• **What you are asked to do**
Please print the full listing exactly.
• • • •
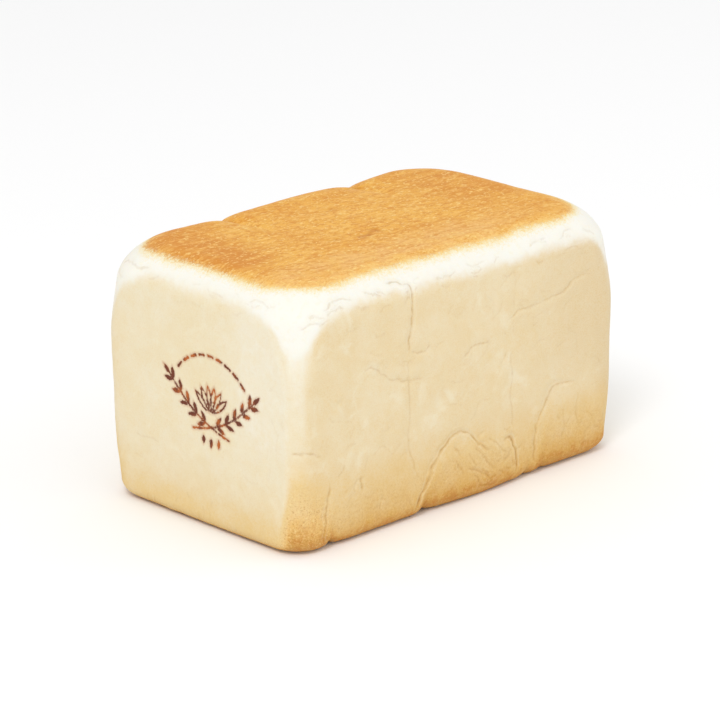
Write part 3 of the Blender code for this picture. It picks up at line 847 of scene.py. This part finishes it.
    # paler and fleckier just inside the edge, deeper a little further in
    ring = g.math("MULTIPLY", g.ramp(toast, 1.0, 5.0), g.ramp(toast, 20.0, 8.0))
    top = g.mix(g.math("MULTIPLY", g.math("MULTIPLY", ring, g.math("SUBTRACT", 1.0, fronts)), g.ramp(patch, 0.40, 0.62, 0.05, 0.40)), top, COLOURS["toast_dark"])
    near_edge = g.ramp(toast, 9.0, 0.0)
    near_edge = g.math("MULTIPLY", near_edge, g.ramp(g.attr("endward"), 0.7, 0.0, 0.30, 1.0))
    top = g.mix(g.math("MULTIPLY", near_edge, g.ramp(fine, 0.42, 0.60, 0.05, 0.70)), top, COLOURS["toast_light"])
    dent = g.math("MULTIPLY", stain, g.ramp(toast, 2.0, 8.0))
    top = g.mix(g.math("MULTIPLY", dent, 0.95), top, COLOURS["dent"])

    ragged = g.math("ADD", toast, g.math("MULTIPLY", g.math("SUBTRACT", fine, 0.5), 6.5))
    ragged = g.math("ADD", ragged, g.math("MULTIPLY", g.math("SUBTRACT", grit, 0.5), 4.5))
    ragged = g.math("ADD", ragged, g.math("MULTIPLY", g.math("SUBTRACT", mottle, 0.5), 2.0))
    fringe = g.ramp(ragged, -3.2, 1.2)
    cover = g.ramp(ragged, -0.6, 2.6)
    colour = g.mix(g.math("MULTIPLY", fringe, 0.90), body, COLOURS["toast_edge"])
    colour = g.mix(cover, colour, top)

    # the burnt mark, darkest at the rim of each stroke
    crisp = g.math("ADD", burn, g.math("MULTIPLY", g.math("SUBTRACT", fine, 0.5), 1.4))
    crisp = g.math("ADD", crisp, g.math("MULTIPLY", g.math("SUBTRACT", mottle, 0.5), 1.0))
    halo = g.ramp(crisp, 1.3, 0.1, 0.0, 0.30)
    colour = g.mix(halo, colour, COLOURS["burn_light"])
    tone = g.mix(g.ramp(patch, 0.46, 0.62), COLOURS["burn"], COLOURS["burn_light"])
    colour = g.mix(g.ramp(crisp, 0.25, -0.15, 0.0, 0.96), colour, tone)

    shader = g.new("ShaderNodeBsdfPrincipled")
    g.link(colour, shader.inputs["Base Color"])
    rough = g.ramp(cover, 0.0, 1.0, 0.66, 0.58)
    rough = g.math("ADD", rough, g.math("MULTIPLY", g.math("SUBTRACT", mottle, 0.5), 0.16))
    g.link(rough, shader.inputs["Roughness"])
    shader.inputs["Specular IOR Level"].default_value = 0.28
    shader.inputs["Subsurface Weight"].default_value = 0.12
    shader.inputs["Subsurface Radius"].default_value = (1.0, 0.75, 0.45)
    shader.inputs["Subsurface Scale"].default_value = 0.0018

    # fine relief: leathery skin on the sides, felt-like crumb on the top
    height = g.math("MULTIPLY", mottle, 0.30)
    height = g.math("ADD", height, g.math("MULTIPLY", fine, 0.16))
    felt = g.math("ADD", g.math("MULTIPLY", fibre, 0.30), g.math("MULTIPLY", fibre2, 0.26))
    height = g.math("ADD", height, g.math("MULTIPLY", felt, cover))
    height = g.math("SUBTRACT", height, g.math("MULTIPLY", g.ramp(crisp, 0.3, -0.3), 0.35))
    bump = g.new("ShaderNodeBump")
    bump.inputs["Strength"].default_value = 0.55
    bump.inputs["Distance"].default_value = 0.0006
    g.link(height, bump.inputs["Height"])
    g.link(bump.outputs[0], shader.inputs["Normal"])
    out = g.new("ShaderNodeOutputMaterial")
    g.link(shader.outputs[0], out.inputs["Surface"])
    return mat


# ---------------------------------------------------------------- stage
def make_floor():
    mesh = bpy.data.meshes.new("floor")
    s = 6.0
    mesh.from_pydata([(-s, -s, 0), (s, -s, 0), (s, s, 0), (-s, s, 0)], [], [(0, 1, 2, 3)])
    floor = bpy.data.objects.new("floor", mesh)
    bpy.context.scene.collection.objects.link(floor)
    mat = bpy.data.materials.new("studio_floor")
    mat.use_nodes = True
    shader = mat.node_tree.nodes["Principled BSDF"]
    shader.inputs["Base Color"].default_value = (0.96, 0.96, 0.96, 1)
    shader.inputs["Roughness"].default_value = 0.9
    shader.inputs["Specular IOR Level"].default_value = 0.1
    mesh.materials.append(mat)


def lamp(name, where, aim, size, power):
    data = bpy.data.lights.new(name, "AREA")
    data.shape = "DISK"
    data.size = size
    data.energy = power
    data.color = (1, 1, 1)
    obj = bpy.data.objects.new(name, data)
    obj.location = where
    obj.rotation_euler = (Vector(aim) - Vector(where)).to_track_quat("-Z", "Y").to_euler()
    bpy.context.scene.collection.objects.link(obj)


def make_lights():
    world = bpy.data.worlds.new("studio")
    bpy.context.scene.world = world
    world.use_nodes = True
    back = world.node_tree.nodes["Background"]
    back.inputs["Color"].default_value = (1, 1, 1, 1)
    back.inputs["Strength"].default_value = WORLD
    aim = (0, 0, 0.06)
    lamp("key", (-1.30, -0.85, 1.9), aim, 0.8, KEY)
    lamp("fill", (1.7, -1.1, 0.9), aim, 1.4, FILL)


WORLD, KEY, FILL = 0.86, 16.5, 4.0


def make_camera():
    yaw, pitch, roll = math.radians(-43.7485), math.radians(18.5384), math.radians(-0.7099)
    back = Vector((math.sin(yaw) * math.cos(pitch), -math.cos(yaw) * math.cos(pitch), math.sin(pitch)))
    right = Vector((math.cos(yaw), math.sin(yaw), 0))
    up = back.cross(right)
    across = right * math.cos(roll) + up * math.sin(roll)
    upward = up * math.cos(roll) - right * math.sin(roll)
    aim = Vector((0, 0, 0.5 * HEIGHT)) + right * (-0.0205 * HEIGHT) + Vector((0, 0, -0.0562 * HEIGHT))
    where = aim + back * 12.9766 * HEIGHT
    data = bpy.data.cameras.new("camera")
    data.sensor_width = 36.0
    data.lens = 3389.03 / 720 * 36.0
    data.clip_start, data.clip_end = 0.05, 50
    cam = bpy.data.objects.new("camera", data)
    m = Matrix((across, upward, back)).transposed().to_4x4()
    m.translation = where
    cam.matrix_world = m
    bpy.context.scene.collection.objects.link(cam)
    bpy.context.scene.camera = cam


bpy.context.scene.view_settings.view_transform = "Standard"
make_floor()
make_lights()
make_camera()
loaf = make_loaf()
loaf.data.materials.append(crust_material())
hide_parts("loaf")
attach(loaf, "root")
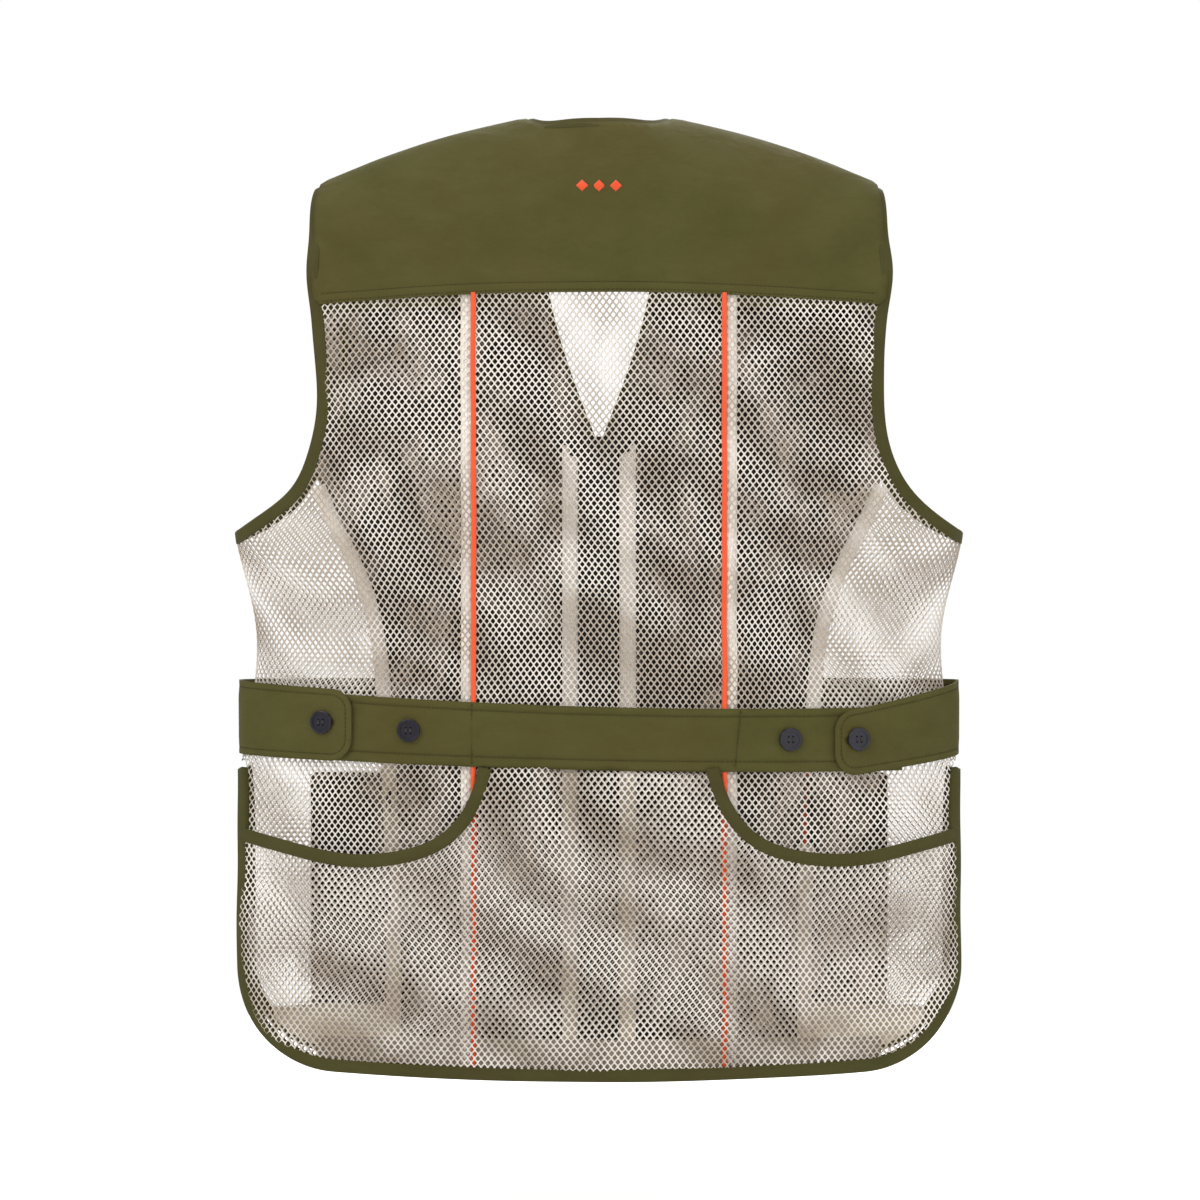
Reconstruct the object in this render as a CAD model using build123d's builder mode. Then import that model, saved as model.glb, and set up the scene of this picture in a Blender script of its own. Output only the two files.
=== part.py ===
• • • •
• **Answer below**
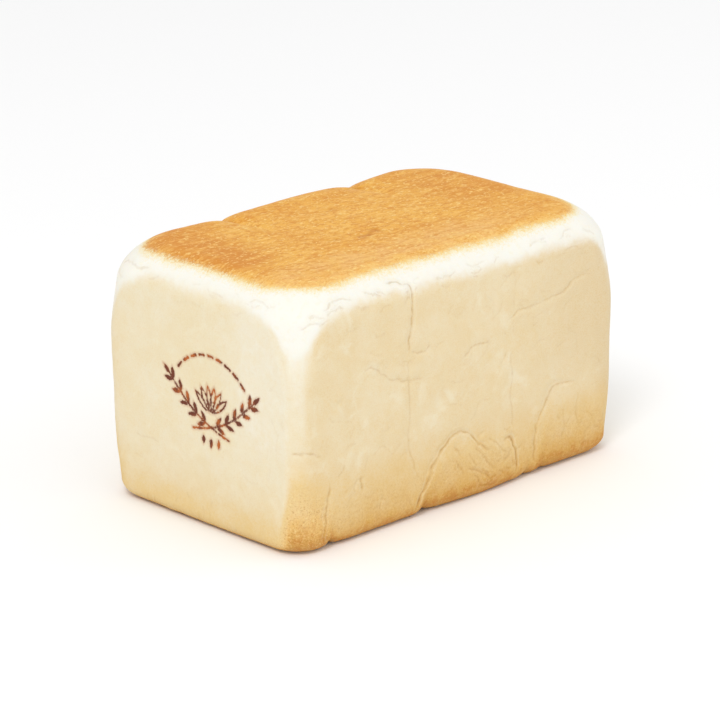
Write part 3 of the Blender code for this picture. It picks up at line 847 of scene.py. This part finishes it.
    # paler and fleckier just inside the edge, deeper a little further in
    ring = g.math("MULTIPLY", g.ramp(toast, 1.0, 5.0), g.ramp(toast, 20.0, 8.0))
    top = g.mix(g.math("MULTIPLY", g.math("MULTIPLY", ring, g.math("SUBTRACT", 1.0, fronts)), g.ramp(patch, 0.40, 0.62, 0.05, 0.40)), top, COLOURS["toast_dark"])
    near_edge = g.ramp(toast, 9.0, 0.0)
    near_edge = g.math("MULTIPLY", near_edge, g.ramp(g.attr("endward"), 0.7, 0.0, 0.30, 1.0))
    top = g.mix(g.math("MULTIPLY", near_edge, g.ramp(fine, 0.42, 0.60, 0.05, 0.70)), top, COLOURS["toast_light"])
    dent = g.math("MULTIPLY", stain, g.ramp(toast, 2.0, 8.0))
    top = g.mix(g.math("MULTIPLY", dent, 0.95), top, COLOURS["dent"])

    ragged = g.math("ADD", toast, g.math("MULTIPLY", g.math("SUBTRACT", fine, 0.5), 6.5))
    ragged = g.math("ADD", ragged, g.math("MULTIPLY", g.math("SUBTRACT", grit, 0.5), 4.5))
    ragged = g.math("ADD", ragged, g.math("MULTIPLY", g.math("SUBTRACT", mottle, 0.5), 2.0))
    fringe = g.ramp(ragged, -3.2, 1.2)
    cover = g.ramp(ragged, -0.6, 2.6)
    colour = g.mix(g.math("MULTIPLY", fringe, 0.90), body, COLOURS["toast_edge"])
    colour = g.mix(cover, colour, top)

    # the burnt mark, darkest at the rim of each stroke
    crisp = g.math("ADD", burn, g.math("MULTIPLY", g.math("SUBTRACT", fine, 0.5), 1.4))
    crisp = g.math("ADD", crisp, g.math("MULTIPLY", g.math("SUBTRACT", mottle, 0.5), 1.0))
    halo = g.ramp(crisp, 1.3, 0.1, 0.0, 0.30)
    colour = g.mix(halo, colour, COLOURS["burn_light"])
    tone = g.mix(g.ramp(patch, 0.46, 0.62), COLOURS["burn"], COLOURS["burn_light"])
    colour = g.mix(g.ramp(crisp, 0.25, -0.15, 0.0, 0.96), colour, tone)

    shader = g.new("ShaderNodeBsdfPrincipled")
    g.link(colour, shader.inputs["Base Color"])
    rough = g.ramp(cover, 0.0, 1.0, 0.66, 0.58)
    rough = g.math("ADD", rough, g.math("MULTIPLY", g.math("SUBTRACT", mottle, 0.5), 0.16))
    g.link(rough, shader.inputs["Roughness"])
    shader.inputs["Specular IOR Level"].default_value = 0.28
    shader.inputs["Subsurface Weight"].default_value = 0.12
    shader.inputs["Subsurface Radius"].default_value = (1.0, 0.75, 0.45)
    shader.inputs["Subsurface Scale"].default_value = 0.0018

    # fine relief: leathery skin on the sides, felt-like crumb on the top
    height = g.math("MULTIPLY", mottle, 0.30)
    height = g.math("ADD", height, g.math("MULTIPLY", fine, 0.16))
    felt = g.math("ADD", g.math("MULTIPLY", fibre, 0.30), g.math("MULTIPLY", fibre2, 0.26))
    height = g.math("ADD", height, g.math("MULTIPLY", felt, cover))
    height = g.math("SUBTRACT", height, g.math("MULTIPLY", g.ramp(crisp, 0.3, -0.3), 0.35))
    bump = g.new("ShaderNodeBump")
    bump.inputs["Strength"].default_value = 0.55
    bump.inputs["Distance"].default_value = 0.0006
    g.link(height, bump.inputs["Height"])
    g.link(bump.outputs[0], shader.inputs["Normal"])
    out = g.new("ShaderNodeOutputMaterial")
    g.link(shader.outputs[0], out.inputs["Surface"])
    return mat


# ---------------------------------------------------------------- stage
def make_floor():
    mesh = bpy.data.meshes.new("floor")
    s = 6.0
    mesh.from_pydata([(-s, -s, 0), (s, -s, 0), (s, s, 0), (-s, s, 0)], [], [(0, 1, 2, 3)])
    floor = bpy.data.objects.new("floor", mesh)
    bpy.context.scene.collection.objects.link(floor)
    mat = bpy.data.materials.new("studio_floor")
    mat.use_nodes = True
    shader = mat.node_tree.nodes["Principled BSDF"]
    shader.inputs["Base Color"].default_value = (0.96, 0.96, 0.96, 1)
    shader.inputs["Roughness"].default_value = 0.9
    shader.inputs["Specular IOR Level"].default_value = 0.1
    mesh.materials.append(mat)


def lamp(name, where, aim, size, power):
    data = bpy.data.lights.new(name, "AREA")
    data.shape = "DISK"
    data.size = size
    data.energy = power
    data.color = (1, 1, 1)
    obj = bpy.data.objects.new(name, data)
    obj.location = where
    obj.rotation_euler = (Vector(aim) - Vector(where)).to_track_quat("-Z", "Y").to_euler()
    bpy.context.scene.collection.objects.link(obj)


def make_lights():
    world = bpy.data.worlds.new("studio")
    bpy.context.scene.world = world
    world.use_nodes = True
    back = world.node_tree.nodes["Background"]
    back.inputs["Color"].default_value = (1, 1, 1, 1)
    back.inputs["Strength"].default_value = WORLD
    aim = (0, 0, 0.06)
    lamp("key", (-1.30, -0.85, 1.9), aim, 0.8, KEY)
    lamp("fill", (1.7, -1.1, 0.9), aim, 1.4, FILL)


WORLD, KEY, FILL = 0.86, 16.5, 4.0


def make_camera():
    yaw, pitch, roll = math.radians(-43.7485), math.radians(18.5384), math.radians(-0.7099)
    back = Vector((math.sin(yaw) * math.cos(pitch), -math.cos(yaw) * math.cos(pitch), math.sin(pitch)))
    right = Vector((math.cos(yaw), math.sin(yaw), 0))
    up = back.cross(right)
    across = right * math.cos(roll) + up * math.sin(roll)
    upward = up * math.cos(roll) - right * math.sin(roll)
    aim = Vector((0, 0, 0.5 * HEIGHT)) + right * (-0.0205 * HEIGHT) + Vector((0, 0, -0.0562 * HEIGHT))
    where = aim + back * 12.9766 * HEIGHT
    data = bpy.data.cameras.new("camera")
    data.sensor_width = 36.0
    data.lens = 3389.03 / 720 * 36.0
    data.clip_start, data.clip_end = 0.05, 50
    cam = bpy.data.objects.new("camera", data)
    m = Matrix((across, upward, back)).transposed().to_4x4()
    m.translation = where
    cam.matrix_world = m
    bpy.context.scene.collection.objects.link(cam)
    bpy.context.scene.camera = cam


bpy.context.scene.view_settings.view_transform = "Standard"
make_floor()
make_lights()
make_camera()
loaf = make_loaf()
loaf.data.materials.append(crust_material())
hide_parts("loaf")
attach(loaf, "root")
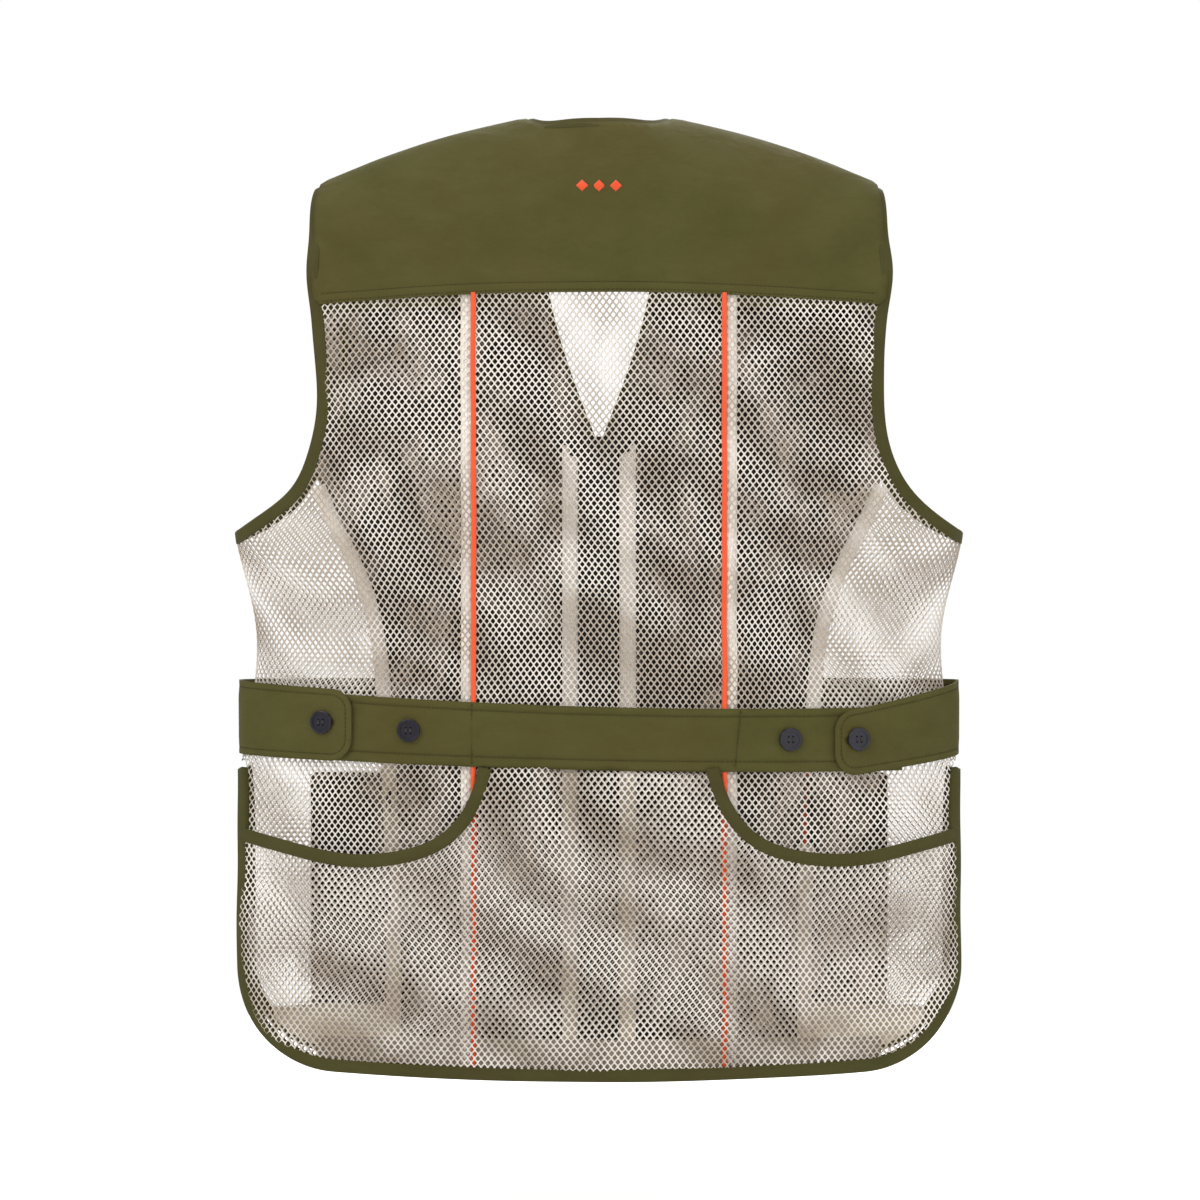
Reconstruct the object in this render as a CAD model using build123d's builder mode. Then import that model, saved as model.glb, and set up the scene of this picture in a Blender script of its own. Output only the two files.
=== part.py ===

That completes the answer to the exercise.